INDIANAPOLIS -
While Indianapolis' smoking ban is being fought over in the courts, several bars are hoping to stop the ban from being enforced.
Mark Small is the attorney for ten Indianapolis bar owners. He says the bars have filed for a preliminary injunction to stop the enforcement of the ban while the case is being litigated in the federal district court in Indianapolis.
The bar owners say they've seen a 60-percent drop in business since the ban went into effect June 1st. They've had to lay off staff or cut hours. Small says revenue brought in from pool tables, juke boxes, and dart boards is also down.
If the preliminary injunction is granted, it would prevent the city from enforcing the ban until the district court can consider the merits of the lawsuit.
Small says his clients run "small, neighborhood taverns" that they've poured their life savings into, and that they're concerned the smoking ban is putting them out of business.

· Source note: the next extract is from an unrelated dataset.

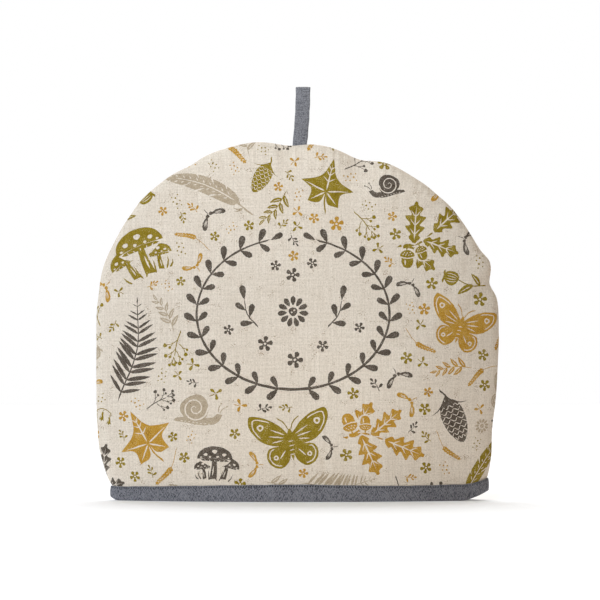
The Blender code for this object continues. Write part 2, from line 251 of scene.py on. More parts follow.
class Cut:
    """A panel's flat cloth: where a place on it, measured along the spokes from the
    middle of the hem, comes to lie. Seen from outside, across runs to the right."""

    SPOKES, RINGS = 541, 420

    def __init__(self, side, rises, creases):
        self.side = side
        self.form = (side, rises, creases)
        even = np.linspace(0, 1, self.RINGS)
        share = even + 0.95 * np.sin(np.pi * even) / np.pi
        self.bearings = np.linspace(0, np.pi, self.SPOKES)
        grid = panel_face(*np.meshgrid(self.bearings, share, indexing="ij"), True, *self.form)
        steps = np.linalg.norm(np.diff(grid, axis=1), axis=2)
        length = np.concatenate([np.zeros((self.SPOKES, 1)), np.cumsum(steps, axis=1)], axis=1)
        self.lengths = length[:, -1]
        part = length / self.lengths[:, None]
        self.shares = np.array([np.interp(even, row, share) for row in part])

    def seam(self, pitch):
        """Flat places along the seam, from the right end of the hem over to the left."""
        line = np.stack([np.cos(self.bearings), np.sin(self.bearings)], -1)
        if self.side > 0:
            line = line[::-1] * (-1, 1)
        reach = self.lengths if self.side < 0 else self.lengths[::-1]
        line = line * reach[:, None]
        way = way_along(line)
        return places_on(line, way, np.linspace(0, way[-1], int(way[-1] / pitch) + 1))

    def polar(self, flat):
        """Bearing and share of the reach of flat places, read from the table of lengths."""
        bearing = np.arctan2(np.clip(flat[:, 1], 0, None), -self.side * flat[:, 0])
        place = bearing / np.pi * (self.SPOKES - 1)
        spoke = np.clip(place.astype(int), 0, self.SPOKES - 2)
        aside = place - spoke
        length = self.lengths[spoke] * (1 - aside) + self.lengths[spoke + 1] * aside
        depth = np.clip(np.hypot(*flat.T) / length, 0, 1) * (self.RINGS - 1)
        ring = np.clip(depth.astype(int), 0, self.RINGS - 2)
        ahead = depth - ring
        near = self.shares[spoke, ring] * (1 - aside) + self.shares[spoke + 1, ring] * aside
        far = self.shares[spoke, ring + 1] * (1 - aside) + self.shares[spoke + 1, ring + 1] * aside
        return bearing, near * (1 - ahead) + far * ahead

    def laid_on(self, flat):
        """The places in space of flat places on the printed face."""
        bearing, share = self.polar(flat)
        return panel_face(bearing, share, True, *self.form)

    def facing(self, flat):
        """Unit normals there, from places a small step to each side."""
        step = 0.25 * MM
        ways = []
        for way in ((step, 0), (0, step)):
            ahead, behind = flat + way, flat - way
            ways.append(curled(self.laid_on(ahead)) - curled(self.laid_on(behind)))
        return unit(np.cross(*ways))


# ----------------------------------------------------------------------------------
# The print on the panels: a woodland pattern cut like lino, in four inks, around an
# oval wreath of leaves. Each motif is a list of outlines in mm, drawn in the order in
# which they cover one another; BARE is where the cutter left the cloth showing.
# ----------------------------------------------------------------------------------
BARE, CHARCOAL, OLIVE, MUSTARD, TAUPE = range(5)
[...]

The bar owners' filing also attacks the studies cited by the city to justify the ban. Those studies found that secondhand smoke is dangerous to bar employees. Small calls it "junk science" and criticizes the studies as flawed, although secondhand smoke has been classified as a cancer-causing agent by the US Environmental Protection Agency (EPA), the US National Toxicology Program, and the International Agency for Research on Cancer (IARC), a branch of the World Health Organization.